A Department For Transport spokesman said, “Passengers were getting fed up of wondering if the line was open, or if trains were running throughout the disruption, and it has been very difficult for them to make plans. There’s nothing worse than seeing people turn up to the local station, to find there’s nothing running, and hear them wish they had used their car instead. This way, with the line permanently closed, they will know for sure it will be pointless to consider using the train, and won’t have to waste their time and our money.
Besides, the Conservatives are bound to win the next election anyway, so it’s pointless us spending money on railways, which given past history they are only going to neglect. We should be feathering our own nests with the £13bn, whilst we’re still in power”, he added, whilst adjusting his Rolex watch, and rubbing his gold ring covered fingers together with glee.
Bosses from The East Coast Mainline, the main rival to the West Coast Mainline, have also been pleased at the news. Competition between the two railway lines, has historically been very fierce, and East Coast versus West Coast rivalry, has recently led to a series of advertising campaigns dissing each other, and tit for tat train derailments.

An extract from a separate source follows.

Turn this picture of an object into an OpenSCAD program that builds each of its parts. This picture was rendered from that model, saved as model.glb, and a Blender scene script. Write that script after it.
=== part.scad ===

However not all groups are supportive of the closure plans. Rail union ASLEF have blasted it as “a sickening farce”, claiming that the axing of railway jobs will lead to a drop in membership, and thus affect the salary of their General Secretary. Reports suggest that a strike of railway workers last week was extremely strong, with zero trains running, of the zero planned. However railway management reported that "a significant number of staff still turned up to work, and although we ran with a reduced service of no trains, we managed to dismiss all those who bravely stood up to union pressure, got some of our kit back, and reclaim 30 lockers".